Give back all the data exactly, line by line.

------------------------------------------------------------

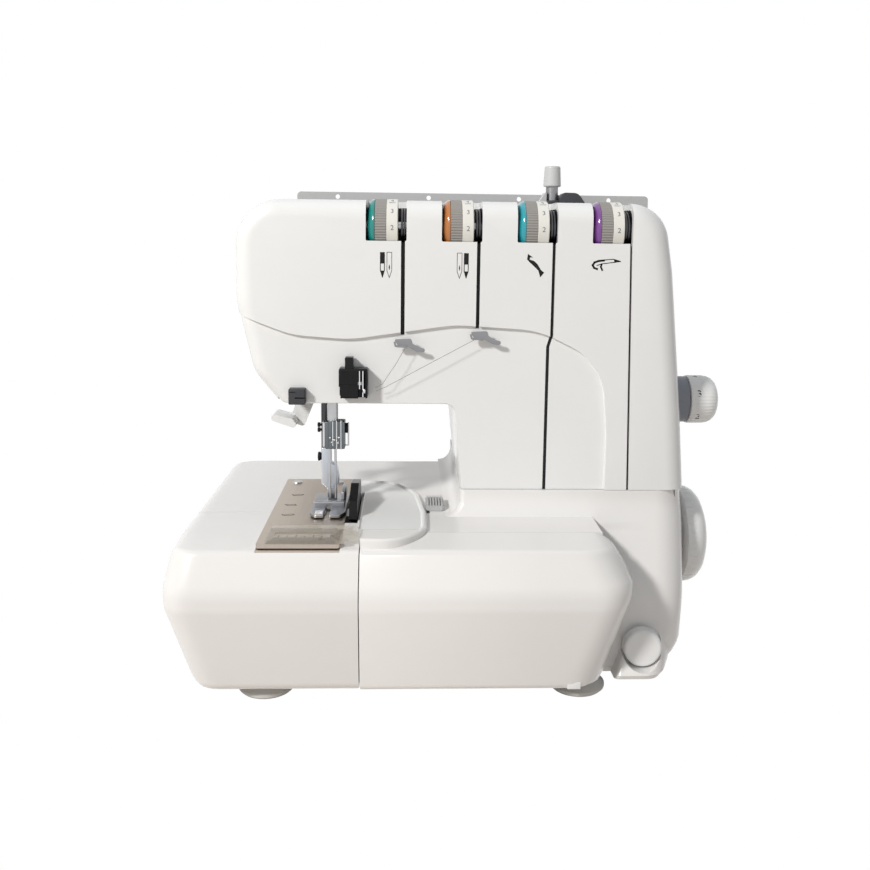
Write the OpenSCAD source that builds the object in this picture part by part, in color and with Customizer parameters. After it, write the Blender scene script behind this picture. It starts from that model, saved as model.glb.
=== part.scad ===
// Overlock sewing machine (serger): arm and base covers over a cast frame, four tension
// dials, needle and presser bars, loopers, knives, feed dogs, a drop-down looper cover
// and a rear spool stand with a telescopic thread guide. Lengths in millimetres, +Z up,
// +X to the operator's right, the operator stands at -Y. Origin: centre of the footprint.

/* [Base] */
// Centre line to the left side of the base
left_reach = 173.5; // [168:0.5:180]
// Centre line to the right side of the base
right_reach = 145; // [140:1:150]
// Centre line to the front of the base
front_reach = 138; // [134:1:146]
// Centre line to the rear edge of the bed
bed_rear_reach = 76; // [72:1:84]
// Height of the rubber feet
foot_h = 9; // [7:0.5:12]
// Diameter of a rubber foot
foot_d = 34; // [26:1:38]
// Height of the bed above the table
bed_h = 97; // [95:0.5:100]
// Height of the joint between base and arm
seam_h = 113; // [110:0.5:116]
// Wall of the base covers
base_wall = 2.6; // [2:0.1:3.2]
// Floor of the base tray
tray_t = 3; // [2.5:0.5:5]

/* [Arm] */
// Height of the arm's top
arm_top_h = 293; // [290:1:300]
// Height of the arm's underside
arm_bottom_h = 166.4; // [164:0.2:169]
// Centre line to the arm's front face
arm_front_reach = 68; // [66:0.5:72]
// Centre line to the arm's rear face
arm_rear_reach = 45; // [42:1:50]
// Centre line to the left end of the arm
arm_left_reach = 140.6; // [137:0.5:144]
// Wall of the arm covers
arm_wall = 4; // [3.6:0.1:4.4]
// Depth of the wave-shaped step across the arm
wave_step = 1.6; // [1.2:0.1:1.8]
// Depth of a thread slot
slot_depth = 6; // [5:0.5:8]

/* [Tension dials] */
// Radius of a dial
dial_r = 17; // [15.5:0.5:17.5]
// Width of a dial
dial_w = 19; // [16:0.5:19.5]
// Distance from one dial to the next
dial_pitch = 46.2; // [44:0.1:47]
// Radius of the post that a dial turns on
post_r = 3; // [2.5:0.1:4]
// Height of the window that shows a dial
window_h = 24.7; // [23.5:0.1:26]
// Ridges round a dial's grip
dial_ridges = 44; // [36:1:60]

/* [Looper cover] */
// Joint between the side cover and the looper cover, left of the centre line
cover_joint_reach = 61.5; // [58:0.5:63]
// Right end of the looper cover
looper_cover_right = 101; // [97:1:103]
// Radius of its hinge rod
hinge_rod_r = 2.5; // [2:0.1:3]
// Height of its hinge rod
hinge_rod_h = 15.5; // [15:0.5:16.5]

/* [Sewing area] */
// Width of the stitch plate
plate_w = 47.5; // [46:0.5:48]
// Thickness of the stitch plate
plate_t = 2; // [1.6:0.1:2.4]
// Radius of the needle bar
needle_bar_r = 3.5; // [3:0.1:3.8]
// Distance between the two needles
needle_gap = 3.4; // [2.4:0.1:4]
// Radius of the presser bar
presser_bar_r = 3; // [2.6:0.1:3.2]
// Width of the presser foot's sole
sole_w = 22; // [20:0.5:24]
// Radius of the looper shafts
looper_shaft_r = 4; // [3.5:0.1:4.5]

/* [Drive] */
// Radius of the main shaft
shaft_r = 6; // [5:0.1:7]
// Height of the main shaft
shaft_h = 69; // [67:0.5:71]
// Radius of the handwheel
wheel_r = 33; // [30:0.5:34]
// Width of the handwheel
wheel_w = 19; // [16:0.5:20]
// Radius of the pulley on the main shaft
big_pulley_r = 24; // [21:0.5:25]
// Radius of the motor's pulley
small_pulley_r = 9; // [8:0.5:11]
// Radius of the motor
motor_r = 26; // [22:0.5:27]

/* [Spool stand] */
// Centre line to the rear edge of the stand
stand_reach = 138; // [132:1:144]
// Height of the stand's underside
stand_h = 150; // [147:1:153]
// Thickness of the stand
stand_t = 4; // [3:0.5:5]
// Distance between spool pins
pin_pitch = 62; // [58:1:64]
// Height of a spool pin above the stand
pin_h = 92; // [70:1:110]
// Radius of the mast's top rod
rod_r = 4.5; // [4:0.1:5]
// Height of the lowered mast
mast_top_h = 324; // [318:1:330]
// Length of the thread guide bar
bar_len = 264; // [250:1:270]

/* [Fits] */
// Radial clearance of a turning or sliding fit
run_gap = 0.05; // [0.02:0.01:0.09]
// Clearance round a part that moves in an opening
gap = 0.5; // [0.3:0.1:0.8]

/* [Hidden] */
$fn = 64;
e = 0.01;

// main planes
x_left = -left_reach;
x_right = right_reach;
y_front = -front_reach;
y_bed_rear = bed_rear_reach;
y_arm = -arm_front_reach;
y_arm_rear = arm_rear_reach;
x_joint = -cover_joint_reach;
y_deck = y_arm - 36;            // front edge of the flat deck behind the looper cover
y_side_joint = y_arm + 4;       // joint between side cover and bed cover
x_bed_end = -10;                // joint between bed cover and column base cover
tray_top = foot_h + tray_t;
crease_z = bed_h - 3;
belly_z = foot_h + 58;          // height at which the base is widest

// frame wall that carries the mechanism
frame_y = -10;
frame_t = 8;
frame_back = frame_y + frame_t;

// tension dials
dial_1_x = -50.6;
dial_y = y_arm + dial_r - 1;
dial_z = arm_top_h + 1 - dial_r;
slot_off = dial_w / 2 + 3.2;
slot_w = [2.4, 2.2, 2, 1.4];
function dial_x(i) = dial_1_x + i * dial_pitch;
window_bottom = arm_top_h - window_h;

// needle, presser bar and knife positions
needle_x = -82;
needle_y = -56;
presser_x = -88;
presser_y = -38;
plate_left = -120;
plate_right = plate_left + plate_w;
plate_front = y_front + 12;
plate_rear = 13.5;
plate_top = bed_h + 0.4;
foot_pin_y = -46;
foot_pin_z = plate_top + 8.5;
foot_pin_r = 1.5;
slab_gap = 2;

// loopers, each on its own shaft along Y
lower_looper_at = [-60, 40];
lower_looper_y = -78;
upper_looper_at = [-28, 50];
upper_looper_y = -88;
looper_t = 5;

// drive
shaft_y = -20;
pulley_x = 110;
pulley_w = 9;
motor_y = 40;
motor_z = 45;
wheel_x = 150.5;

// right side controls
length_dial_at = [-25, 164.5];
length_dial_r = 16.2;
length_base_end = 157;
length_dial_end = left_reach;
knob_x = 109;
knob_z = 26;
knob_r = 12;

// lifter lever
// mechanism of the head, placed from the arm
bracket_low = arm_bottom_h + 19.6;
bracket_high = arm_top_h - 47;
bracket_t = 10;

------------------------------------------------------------

- RESPONSE BELOW -
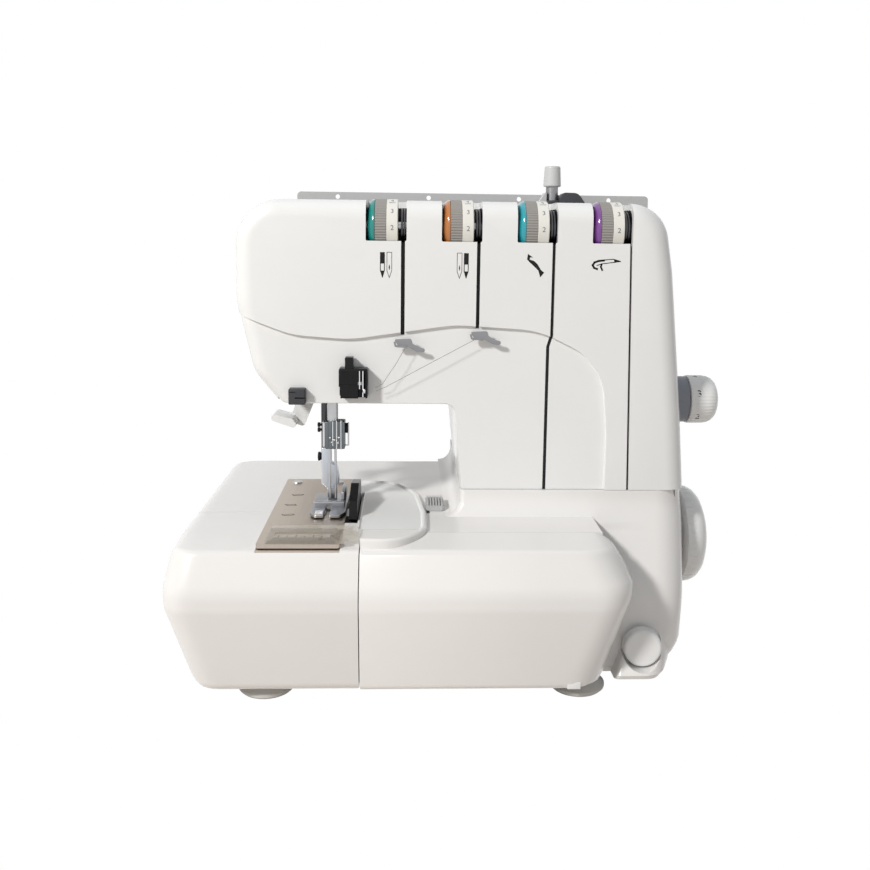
Write the OpenSCAD source that builds the object in this picture part by part, in color and with Customizer parameters. After it, write the Blender scene script behind this picture. It starts from that model, saved as model.glb.
=== part.scad ===
// Overlock sewing machine (serger): arm and base covers over a cast frame, four tension
// dials, needle and presser bars, loopers, knives, feed dogs, a drop-down looper cover
// and a rear spool stand with a telescopic thread guide. Lengths in millimetres, +Z up,
// +X to the operator's right, the operator stands at -Y. Origin: centre of the footprint.

/* [Base] */
// Centre line to the left side of the base
left_reach = 173.5; // [168:0.5:180]
// Centre line to the right side of the base
right_reach = 145; // [140:1:150]
// Centre line to the front of the base
front_reach = 138; // [134:1:146]
// Centre line to the rear edge of the bed
bed_rear_reach = 76; // [72:1:84]
// Height of the rubber feet
foot_h = 9; // [7:0.5:12]
// Diameter of a rubber foot
foot_d = 34; // [26:1:38]
// Height of the bed above the table
bed_h = 97; // [95:0.5:100]
// Height of the joint between base and arm
seam_h = 113; // [110:0.5:116]
// Wall of the base covers
base_wall = 2.6; // [2:0.1:3.2]
// Floor of the base tray
tray_t = 3; // [2.5:0.5:5]

/* [Arm] */
// Height of the arm's top
arm_top_h = 293; // [290:1:300]
// Height of the arm's underside
arm_bottom_h = 166.4; // [164:0.2:169]
// Centre line to the arm's front face
arm_front_reach = 68; // [66:0.5:72]
// Centre line to the arm's rear face
arm_rear_reach = 45; // [42:1:50]
// Centre line to the left end of the arm
arm_left_reach = 140.6; // [137:0.5:144]
// Wall of the arm covers
arm_wall = 4; // [3.6:0.1:4.4]
// Depth of the wave-shaped step across the arm
wave_step = 1.6; // [1.2:0.1:1.8]
// Depth of a thread slot
slot_depth = 6; // [5:0.5:8]

/* [Tension dials] */
// Radius of a dial
dial_r = 17; // [15.5:0.5:17.5]
// Width of a dial
dial_w = 19; // [16:0.5:19.5]
// Distance from one dial to the next
dial_pitch = 46.2; // [44:0.1:47]
// Radius of the post that a dial turns on
post_r = 3; // [2.5:0.1:4]
// Height of the window that shows a dial
window_h = 24.7; // [23.5:0.1:26]
// Ridges round a dial's grip
dial_ridges = 44; // [36:1:60]

/* [Looper cover] */
// Joint between the side cover and the looper cover, left of the centre line
cover_joint_reach = 61.5; // [58:0.5:63]
// Right end of the looper cover
looper_cover_right = 101; // [97:1:103]
// Radius of its hinge rod
hinge_rod_r = 2.5; // [2:0.1:3]
// Height of its hinge rod
hinge_rod_h = 15.5; // [15:0.5:16.5]

/* [Sewing area] */
// Width of the stitch plate
plate_w = 47.5; // [46:0.5:48]
// Thickness of the stitch plate
plate_t = 2; // [1.6:0.1:2.4]
// Radius of the needle bar
needle_bar_r = 3.5; // [3:0.1:3.8]
// Distance between the two needles
needle_gap = 3.4; // [2.4:0.1:4]
// Radius of the presser bar
presser_bar_r = 3; // [2.6:0.1:3.2]
// Width of the presser foot's sole
sole_w = 22; // [20:0.5:24]
// Radius of the looper shafts
looper_shaft_r = 4; // [3.5:0.1:4.5]

/* [Drive] */
// Radius of the main shaft
shaft_r = 6; // [5:0.1:7]
// Height of the main shaft
shaft_h = 69; // [67:0.5:71]
// Radius of the handwheel
wheel_r = 33; // [30:0.5:34]
// Width of the handwheel
wheel_w = 19; // [16:0.5:20]
// Radius of the pulley on the main shaft
big_pulley_r = 24; // [21:0.5:25]
// Radius of the motor's pulley
small_pulley_r = 9; // [8:0.5:11]
// Radius of the motor
motor_r = 26; // [22:0.5:27]

/* [Spool stand] */
// Centre line to the rear edge of the stand
stand_reach = 138; // [132:1:144]
// Height of the stand's underside
stand_h = 150; // [147:1:153]
// Thickness of the stand
stand_t = 4; // [3:0.5:5]
// Distance between spool pins
pin_pitch = 62; // [58:1:64]
// Height of a spool pin above the stand
pin_h = 92; // [70:1:110]
// Radius of the mast's top rod
rod_r = 4.5; // [4:0.1:5]
// Height of the lowered mast
mast_top_h = 324; // [318:1:330]
// Length of the thread guide bar
bar_len = 264; // [250:1:270]

/* [Fits] */
// Radial clearance of a turning or sliding fit
run_gap = 0.05; // [0.02:0.01:0.09]
// Clearance round a part that moves in an opening
gap = 0.5; // [0.3:0.1:0.8]

/* [Hidden] */
$fn = 64;
e = 0.01;

// main planes
x_left = -left_reach;
x_right = right_reach;
y_front = -front_reach;
y_bed_rear = bed_rear_reach;
y_arm = -arm_front_reach;
y_arm_rear = arm_rear_reach;
x_joint = -cover_joint_reach;
y_deck = y_arm - 36;            // front edge of the flat deck behind the looper cover
y_side_joint = y_arm + 4;       // joint between side cover and bed cover
x_bed_end = -10;                // joint between bed cover and column base cover
tray_top = foot_h + tray_t;
crease_z = bed_h - 3;
belly_z = foot_h + 58;          // height at which the base is widest

// frame wall that carries the mechanism
frame_y = -10;
frame_t = 8;
frame_back = frame_y + frame_t;

// tension dials
dial_1_x = -50.6;
dial_y = y_arm + dial_r - 1;
dial_z = arm_top_h + 1 - dial_r;
slot_off = dial_w / 2 + 3.2;
slot_w = [2.4, 2.2, 2, 1.4];
function dial_x(i) = dial_1_x + i * dial_pitch;
window_bottom = arm_top_h - window_h;

// needle, presser bar and knife positions
needle_x = -82;
needle_y = -56;
presser_x = -88;
presser_y = -38;
plate_left = -120;
plate_right = plate_left + plate_w;
plate_front = y_front + 12;
plate_rear = 13.5;
plate_top = bed_h + 0.4;
foot_pin_y = -46;
foot_pin_z = plate_top + 8.5;
foot_pin_r = 1.5;
slab_gap = 2;

// loopers, each on its own shaft along Y
lower_looper_at = [-60, 40];
lower_looper_y = -78;
upper_looper_at = [-28, 50];
upper_looper_y = -88;
looper_t = 5;

// drive
shaft_y = -20;
pulley_x = 110;
pulley_w = 9;
motor_y = 40;
motor_z = 45;
wheel_x = 150.5;

// right side controls
length_dial_at = [-25, 164.5];
length_dial_r = 16.2;
length_base_end = 157;
length_dial_end = left_reach;
knob_x = 109;
knob_z = 26;
knob_r = 12;

// lifter lever
// mechanism of the head, placed from the arm
bracket_low = arm_bottom_h + 19.6;
bracket_high = arm_top_h - 47;
bracket_t = 10;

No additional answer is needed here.